事業継承の問題

私が引退をすることを決めてそこでまず考えたのは会社の事業継承です。
当然といえば当然のことなのですが、昔の事業継承と今現代の事業継承というのはかなり違いがあります。
例えば昔の事業継承の場合、当時は兄弟がたくさんいたり子供も多かったりしたため、社長の血縁者が事業をそのまま引き継いでいくという方法がごく普通に行われていました。

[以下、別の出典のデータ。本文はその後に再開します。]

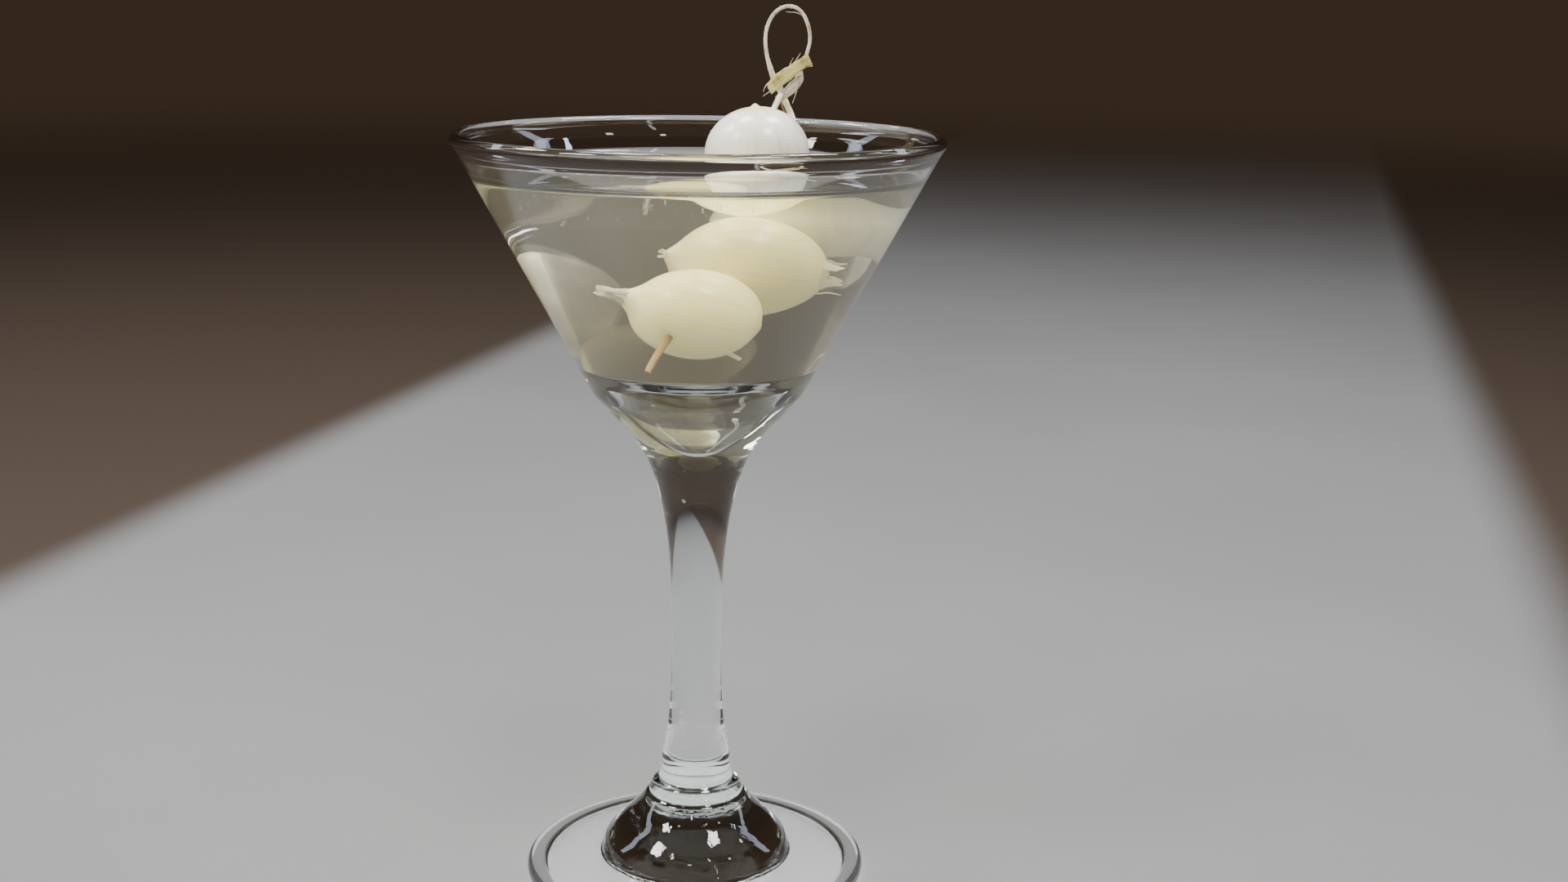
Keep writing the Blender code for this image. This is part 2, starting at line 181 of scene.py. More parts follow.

ですが、現代においては家族の形態自体が変わってきています少子化に伴い、子供の数が減ってきています。
そして兄弟も少ないといったケースが多くなってきており、当然ですが兄弟や子供がいたとしても、すんなり後を継いでくれる意思がある場合が少ないからです。
色々とそのような問題もあるので、今現代の事業継承に関しては血縁での引継ぎをしているケースがどんどんと減ってきてしまっているのが現状なのしょう。

当然ですが、私の場合もそうです。
血縁者の中で継承してくれそうな可能性がある人がいないので会社を一度は終わらせることも考えました。
息子はいますが、社会人になったばかりだし、そういった会社経営には興味が無いようだったので、すぐに息子に継がせるのは諦めました。
むしろ、いったん他で修行してから継いでくれた方が、父親としてより社長として安心できます。

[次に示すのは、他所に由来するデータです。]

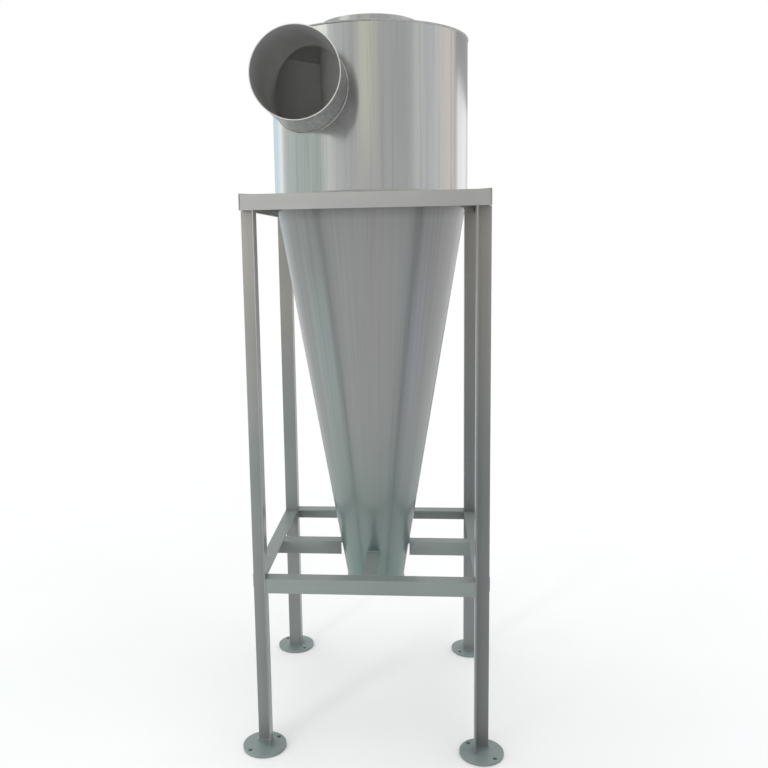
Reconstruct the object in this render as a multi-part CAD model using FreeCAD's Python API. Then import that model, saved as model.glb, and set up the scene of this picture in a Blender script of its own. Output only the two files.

ですがこういった状況は私だけではなく、他から社長を継いでくれる人を探すという方法をとっている人が多かったということを知り、M&Aによる事業継承をしてくれる人を探すことを選びました。
本当は社内に推薦したい人、お願いしたい人というのはたくさんいます。
自分の会社のことを何よりも知っている社員や部下たちです。

部下へ引き継ぐことの難しさ

本来はこういった人たちに任せたいと考えるのはごく自然なことでしょう。
しかし、部下に社長として引き継ぐ際に株の買い取り資金などの問題もあります。

つまり、部下に引き継ぐと部下は自身で株の買いとり資金をかなりの大金レベルで準備してこないといけないということになります。
そういったことを考えるとやはり大金を集めるということは簡単には出来ない、むしろとても苦労することになりますから、私のために下で頑張って働いてくれた部下たちにそういった相談をしてみることが出来ませんでした。

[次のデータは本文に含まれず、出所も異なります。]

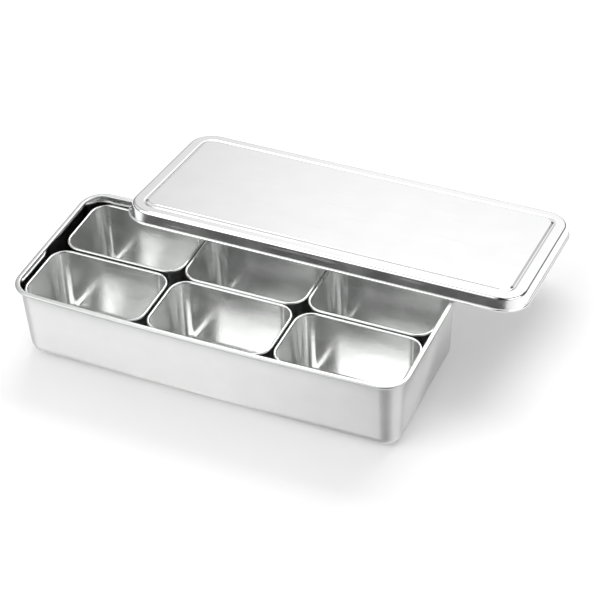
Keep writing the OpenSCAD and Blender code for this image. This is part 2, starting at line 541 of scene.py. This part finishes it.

2人ほど、思い切って話してみましたが、部下も考えに考えた挙句にやはり無理との返答が来ました。
私からしたら突然の話をしてしまっているわけで、そんなに申し訳ないと謝る必要は無いよと逆に私が謝りたい気分でした。
よくドラマなどでは、社長の一言で次の社長が決まってしまって、しかもその社長が全然若い人だったり社長には見えない人だったり、そんなことはよくドラマの中であることです。

しかし実際の事業継承というのはそんなに簡単に事が運ぶことでもありません。
色々と葛藤して悩んだ末に「誰に事業継承をするのか」という悩みをクリアしていくことになるのだと思います。